● Stated task
Your task is to reproduce word for word the lines running from the line containing "before = set(bpy.data.objects)" to the line containing "bpy.data.objects.remove(obj)", inclusive. Nothing else belongs in the answer.

● Recorded information
*****

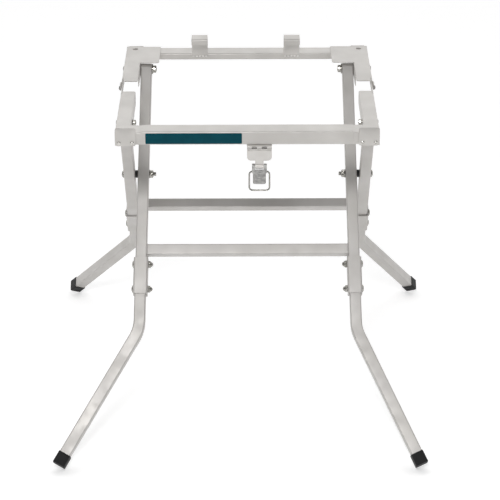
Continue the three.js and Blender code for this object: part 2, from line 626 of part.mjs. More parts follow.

*****

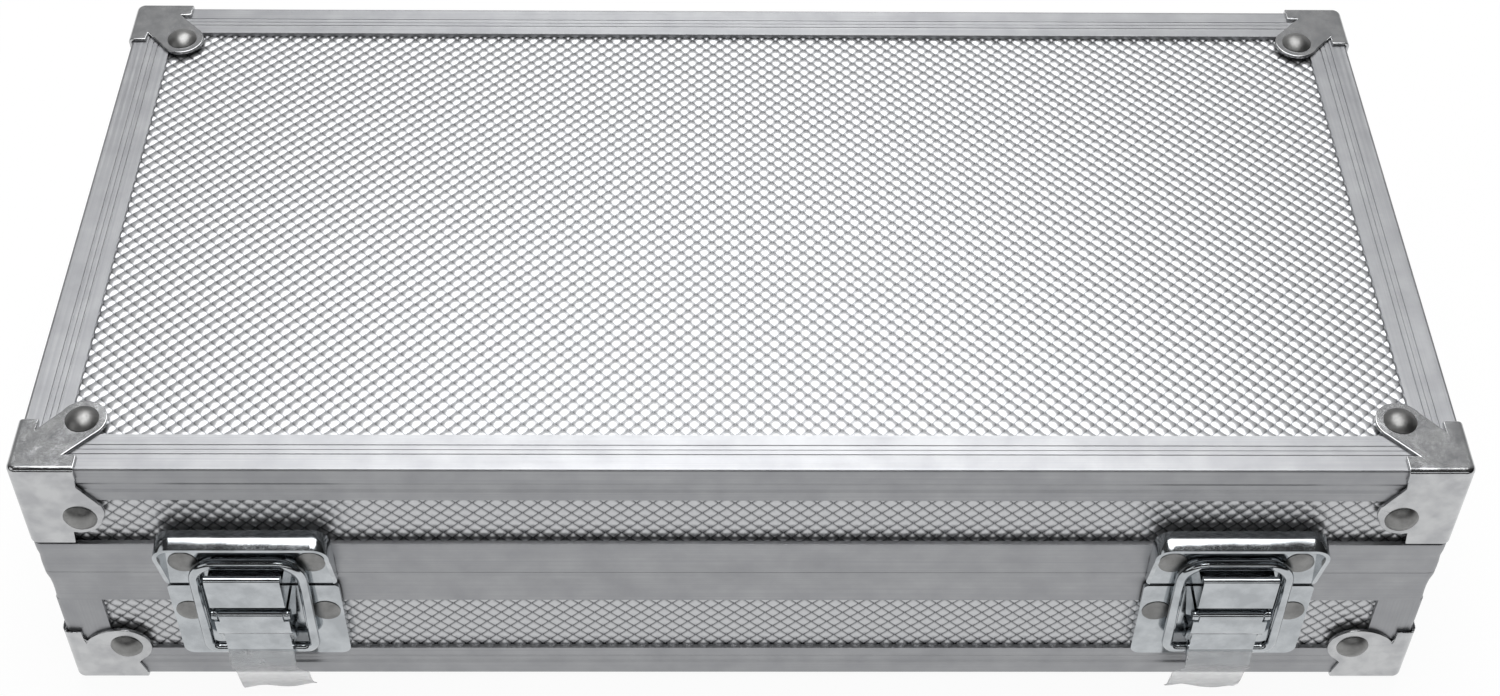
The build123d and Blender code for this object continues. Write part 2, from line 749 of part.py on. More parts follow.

*****

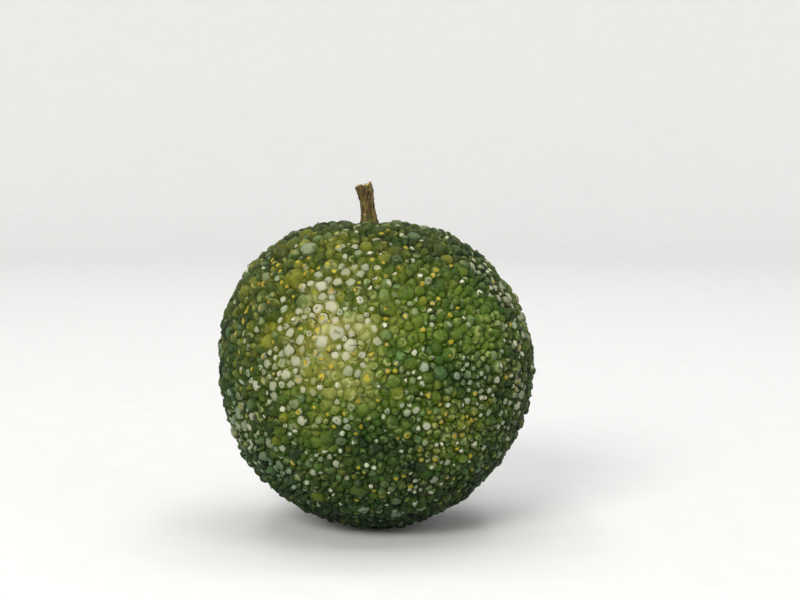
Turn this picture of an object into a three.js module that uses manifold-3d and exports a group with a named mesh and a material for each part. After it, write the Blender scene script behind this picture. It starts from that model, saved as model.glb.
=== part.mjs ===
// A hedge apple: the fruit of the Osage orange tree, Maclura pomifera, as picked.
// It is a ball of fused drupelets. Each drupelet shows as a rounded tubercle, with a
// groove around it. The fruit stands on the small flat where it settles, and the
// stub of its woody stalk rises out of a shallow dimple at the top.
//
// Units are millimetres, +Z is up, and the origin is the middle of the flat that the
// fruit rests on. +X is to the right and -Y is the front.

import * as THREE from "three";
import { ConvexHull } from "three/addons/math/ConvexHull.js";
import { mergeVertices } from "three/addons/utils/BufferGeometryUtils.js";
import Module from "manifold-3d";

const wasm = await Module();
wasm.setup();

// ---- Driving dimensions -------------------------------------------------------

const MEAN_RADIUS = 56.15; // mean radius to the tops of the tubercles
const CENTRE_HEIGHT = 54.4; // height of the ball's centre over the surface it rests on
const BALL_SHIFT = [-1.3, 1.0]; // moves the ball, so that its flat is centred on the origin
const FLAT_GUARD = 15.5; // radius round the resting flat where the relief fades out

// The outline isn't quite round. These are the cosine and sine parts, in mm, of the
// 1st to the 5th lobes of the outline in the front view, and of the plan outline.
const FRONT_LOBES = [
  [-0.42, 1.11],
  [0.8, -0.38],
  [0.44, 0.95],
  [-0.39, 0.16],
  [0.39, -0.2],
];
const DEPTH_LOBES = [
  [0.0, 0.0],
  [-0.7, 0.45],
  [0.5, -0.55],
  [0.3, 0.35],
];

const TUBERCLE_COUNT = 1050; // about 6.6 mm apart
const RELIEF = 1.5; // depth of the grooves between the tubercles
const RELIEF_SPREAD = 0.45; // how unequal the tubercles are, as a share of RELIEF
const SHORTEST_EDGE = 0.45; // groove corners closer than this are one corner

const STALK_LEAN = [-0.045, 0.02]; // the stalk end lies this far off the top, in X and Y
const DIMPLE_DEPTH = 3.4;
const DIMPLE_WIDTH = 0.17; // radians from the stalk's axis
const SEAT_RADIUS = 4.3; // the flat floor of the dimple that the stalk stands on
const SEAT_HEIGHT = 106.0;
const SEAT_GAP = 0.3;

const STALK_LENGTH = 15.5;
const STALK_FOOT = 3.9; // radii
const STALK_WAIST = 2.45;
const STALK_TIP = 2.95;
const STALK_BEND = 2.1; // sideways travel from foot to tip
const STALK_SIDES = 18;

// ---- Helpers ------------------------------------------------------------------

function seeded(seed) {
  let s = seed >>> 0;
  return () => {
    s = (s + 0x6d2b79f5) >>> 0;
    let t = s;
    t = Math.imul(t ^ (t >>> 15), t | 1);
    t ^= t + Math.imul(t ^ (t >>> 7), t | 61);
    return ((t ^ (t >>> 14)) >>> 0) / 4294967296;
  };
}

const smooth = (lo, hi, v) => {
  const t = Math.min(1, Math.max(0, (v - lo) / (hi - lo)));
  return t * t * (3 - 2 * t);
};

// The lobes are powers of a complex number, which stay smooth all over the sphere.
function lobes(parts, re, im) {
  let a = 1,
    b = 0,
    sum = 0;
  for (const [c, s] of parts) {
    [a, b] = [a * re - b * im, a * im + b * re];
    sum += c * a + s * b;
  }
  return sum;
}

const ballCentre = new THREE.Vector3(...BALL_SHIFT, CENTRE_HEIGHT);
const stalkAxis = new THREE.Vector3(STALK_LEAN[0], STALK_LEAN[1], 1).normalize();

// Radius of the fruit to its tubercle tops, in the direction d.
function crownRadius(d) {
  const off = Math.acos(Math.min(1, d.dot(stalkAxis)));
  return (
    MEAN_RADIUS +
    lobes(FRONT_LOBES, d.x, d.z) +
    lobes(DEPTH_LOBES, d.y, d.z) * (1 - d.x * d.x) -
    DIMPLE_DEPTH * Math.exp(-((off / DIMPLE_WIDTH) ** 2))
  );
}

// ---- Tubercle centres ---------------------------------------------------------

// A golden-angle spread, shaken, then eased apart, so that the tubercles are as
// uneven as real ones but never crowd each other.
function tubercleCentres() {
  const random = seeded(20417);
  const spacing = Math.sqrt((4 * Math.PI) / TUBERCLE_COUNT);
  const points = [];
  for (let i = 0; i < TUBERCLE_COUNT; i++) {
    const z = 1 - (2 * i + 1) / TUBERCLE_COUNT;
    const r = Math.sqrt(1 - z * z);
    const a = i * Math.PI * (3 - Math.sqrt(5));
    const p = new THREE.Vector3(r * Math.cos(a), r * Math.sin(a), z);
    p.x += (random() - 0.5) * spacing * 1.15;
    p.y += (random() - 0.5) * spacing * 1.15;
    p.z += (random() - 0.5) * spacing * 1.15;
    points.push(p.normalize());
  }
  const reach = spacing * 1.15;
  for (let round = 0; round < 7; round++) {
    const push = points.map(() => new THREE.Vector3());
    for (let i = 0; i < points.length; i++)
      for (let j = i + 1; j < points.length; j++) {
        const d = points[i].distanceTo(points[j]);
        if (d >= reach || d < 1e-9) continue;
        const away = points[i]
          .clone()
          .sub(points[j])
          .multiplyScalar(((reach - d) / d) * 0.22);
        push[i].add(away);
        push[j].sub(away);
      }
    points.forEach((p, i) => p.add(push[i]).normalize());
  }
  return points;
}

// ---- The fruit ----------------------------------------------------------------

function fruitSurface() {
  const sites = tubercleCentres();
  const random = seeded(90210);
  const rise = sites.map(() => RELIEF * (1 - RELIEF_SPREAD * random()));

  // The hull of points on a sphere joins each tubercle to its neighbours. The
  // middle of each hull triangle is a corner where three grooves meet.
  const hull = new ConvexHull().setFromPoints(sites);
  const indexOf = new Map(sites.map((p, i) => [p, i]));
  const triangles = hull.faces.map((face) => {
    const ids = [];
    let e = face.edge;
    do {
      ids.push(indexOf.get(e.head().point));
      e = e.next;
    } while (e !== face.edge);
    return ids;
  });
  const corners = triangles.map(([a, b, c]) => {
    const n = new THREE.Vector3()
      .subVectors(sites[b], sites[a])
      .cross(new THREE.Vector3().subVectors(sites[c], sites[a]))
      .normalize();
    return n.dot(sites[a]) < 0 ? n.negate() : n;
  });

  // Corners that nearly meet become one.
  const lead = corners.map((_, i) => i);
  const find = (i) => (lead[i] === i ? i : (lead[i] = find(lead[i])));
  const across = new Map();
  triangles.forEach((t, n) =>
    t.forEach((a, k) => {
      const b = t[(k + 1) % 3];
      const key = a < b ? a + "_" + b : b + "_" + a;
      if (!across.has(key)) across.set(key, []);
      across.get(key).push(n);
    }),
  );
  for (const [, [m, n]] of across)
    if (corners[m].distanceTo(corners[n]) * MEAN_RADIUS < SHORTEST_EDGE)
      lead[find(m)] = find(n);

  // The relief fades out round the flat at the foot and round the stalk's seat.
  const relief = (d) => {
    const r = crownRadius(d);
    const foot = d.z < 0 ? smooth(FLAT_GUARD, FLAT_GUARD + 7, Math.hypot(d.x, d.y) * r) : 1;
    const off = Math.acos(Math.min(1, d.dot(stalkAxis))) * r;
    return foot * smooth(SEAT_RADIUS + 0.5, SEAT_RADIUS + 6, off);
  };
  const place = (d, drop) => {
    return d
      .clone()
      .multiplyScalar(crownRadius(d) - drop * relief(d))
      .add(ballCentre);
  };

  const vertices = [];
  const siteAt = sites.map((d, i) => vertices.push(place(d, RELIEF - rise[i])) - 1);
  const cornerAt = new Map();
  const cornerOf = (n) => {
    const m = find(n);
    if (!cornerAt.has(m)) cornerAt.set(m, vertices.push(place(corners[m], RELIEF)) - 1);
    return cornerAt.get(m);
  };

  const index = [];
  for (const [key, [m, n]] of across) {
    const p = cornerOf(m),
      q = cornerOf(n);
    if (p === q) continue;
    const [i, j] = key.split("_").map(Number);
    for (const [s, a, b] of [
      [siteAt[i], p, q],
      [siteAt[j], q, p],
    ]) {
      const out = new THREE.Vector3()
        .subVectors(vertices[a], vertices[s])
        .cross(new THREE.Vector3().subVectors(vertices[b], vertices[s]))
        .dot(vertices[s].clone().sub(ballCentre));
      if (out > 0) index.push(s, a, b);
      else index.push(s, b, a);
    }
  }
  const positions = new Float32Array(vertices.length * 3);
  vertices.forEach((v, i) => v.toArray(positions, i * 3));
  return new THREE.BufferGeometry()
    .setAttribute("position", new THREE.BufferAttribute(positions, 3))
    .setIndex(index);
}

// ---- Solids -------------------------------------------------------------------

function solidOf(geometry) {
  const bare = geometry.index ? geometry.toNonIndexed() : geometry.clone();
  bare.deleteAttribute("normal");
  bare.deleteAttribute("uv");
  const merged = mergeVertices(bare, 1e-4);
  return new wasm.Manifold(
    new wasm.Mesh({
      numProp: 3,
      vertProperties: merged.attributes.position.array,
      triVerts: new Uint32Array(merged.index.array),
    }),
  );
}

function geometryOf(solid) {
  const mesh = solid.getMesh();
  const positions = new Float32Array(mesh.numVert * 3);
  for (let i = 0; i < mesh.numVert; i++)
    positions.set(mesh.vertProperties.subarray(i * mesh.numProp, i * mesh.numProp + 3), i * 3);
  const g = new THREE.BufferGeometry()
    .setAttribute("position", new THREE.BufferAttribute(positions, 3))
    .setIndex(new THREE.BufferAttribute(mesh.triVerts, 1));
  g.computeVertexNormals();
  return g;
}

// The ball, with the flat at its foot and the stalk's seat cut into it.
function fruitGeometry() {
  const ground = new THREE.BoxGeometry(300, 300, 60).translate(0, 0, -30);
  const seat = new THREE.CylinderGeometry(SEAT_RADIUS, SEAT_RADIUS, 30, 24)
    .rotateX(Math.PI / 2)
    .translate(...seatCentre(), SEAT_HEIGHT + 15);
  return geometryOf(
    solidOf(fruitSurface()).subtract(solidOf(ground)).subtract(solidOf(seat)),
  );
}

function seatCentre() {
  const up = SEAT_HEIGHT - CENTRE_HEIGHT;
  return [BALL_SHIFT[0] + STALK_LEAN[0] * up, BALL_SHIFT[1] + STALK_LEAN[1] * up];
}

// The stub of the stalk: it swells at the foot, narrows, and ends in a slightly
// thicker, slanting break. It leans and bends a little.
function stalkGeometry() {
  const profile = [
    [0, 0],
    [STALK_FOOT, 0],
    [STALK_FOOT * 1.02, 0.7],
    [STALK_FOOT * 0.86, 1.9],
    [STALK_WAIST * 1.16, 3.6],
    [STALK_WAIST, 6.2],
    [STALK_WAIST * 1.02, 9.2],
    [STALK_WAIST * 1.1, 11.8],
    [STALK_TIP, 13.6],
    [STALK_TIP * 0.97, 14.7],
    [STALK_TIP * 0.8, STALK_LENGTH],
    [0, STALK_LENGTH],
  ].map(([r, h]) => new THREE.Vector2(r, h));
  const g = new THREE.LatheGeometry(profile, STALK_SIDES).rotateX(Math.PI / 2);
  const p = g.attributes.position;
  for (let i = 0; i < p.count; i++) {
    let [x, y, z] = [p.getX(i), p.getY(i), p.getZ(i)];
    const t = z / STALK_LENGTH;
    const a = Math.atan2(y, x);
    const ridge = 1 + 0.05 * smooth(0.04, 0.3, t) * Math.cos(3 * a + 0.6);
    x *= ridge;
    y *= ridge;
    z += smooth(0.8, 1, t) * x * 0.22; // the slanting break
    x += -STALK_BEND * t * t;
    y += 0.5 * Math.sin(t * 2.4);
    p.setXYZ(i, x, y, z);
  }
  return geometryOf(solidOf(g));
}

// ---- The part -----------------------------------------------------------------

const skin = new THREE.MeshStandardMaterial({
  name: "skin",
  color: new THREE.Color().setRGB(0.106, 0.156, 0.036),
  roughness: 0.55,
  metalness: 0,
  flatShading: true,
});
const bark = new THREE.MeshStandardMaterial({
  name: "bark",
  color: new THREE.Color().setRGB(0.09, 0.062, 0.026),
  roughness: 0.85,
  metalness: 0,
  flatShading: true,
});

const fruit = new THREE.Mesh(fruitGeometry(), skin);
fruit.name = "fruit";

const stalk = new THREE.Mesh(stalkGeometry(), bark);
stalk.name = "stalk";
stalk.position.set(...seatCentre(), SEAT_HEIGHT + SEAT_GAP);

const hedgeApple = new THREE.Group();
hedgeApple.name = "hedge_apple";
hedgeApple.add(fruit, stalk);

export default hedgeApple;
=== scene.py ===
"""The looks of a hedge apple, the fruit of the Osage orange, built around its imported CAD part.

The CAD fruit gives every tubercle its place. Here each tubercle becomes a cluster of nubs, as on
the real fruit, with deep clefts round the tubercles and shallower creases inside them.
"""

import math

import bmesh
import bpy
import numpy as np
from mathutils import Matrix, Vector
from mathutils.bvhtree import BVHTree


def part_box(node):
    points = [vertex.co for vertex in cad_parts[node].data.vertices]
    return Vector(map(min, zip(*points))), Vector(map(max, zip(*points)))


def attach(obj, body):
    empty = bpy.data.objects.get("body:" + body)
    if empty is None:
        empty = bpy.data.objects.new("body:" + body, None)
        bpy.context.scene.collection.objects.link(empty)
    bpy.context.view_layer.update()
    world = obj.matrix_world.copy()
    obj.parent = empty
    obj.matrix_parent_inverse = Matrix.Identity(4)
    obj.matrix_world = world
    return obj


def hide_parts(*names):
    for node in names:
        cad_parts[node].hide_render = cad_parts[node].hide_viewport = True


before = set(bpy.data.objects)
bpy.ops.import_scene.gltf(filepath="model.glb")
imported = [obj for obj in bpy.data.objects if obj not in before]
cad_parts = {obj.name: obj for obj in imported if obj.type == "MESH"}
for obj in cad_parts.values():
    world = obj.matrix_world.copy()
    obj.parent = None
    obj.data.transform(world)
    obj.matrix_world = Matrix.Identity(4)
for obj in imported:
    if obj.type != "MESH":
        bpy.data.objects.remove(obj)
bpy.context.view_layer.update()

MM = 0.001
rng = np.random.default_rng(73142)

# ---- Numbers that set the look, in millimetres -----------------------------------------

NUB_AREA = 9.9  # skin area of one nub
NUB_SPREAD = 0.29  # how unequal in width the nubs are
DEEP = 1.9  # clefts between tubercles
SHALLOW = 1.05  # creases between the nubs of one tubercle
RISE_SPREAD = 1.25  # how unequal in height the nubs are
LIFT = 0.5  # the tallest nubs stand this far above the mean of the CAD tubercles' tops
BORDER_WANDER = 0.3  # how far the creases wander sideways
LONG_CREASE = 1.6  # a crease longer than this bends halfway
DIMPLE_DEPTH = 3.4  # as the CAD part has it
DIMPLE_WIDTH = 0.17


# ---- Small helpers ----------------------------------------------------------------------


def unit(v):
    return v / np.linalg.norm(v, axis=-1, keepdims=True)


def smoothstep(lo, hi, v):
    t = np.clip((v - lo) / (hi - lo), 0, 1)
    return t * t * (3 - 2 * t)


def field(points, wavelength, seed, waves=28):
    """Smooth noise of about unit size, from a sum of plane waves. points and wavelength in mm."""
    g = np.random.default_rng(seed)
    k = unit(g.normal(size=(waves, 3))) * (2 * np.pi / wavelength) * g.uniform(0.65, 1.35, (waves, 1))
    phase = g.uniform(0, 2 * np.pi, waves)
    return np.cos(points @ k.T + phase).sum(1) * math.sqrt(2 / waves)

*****

● Output
before = set(bpy.data.objects)
bpy.ops.import_scene.gltf(filepath="model.glb")
imported = [obj for obj in bpy.data.objects if obj not in before]
cad_parts = {obj.name: obj for obj in imported if obj.type == "MESH"}
for obj in cad_parts.values():
    world = obj.matrix_world.copy()
    obj.parent = None
    obj.data.transform(world)
    obj.matrix_world = Matrix.Identity(4)
for obj in imported:
    if obj.type != "MESH":
        bpy.data.objects.remove(obj)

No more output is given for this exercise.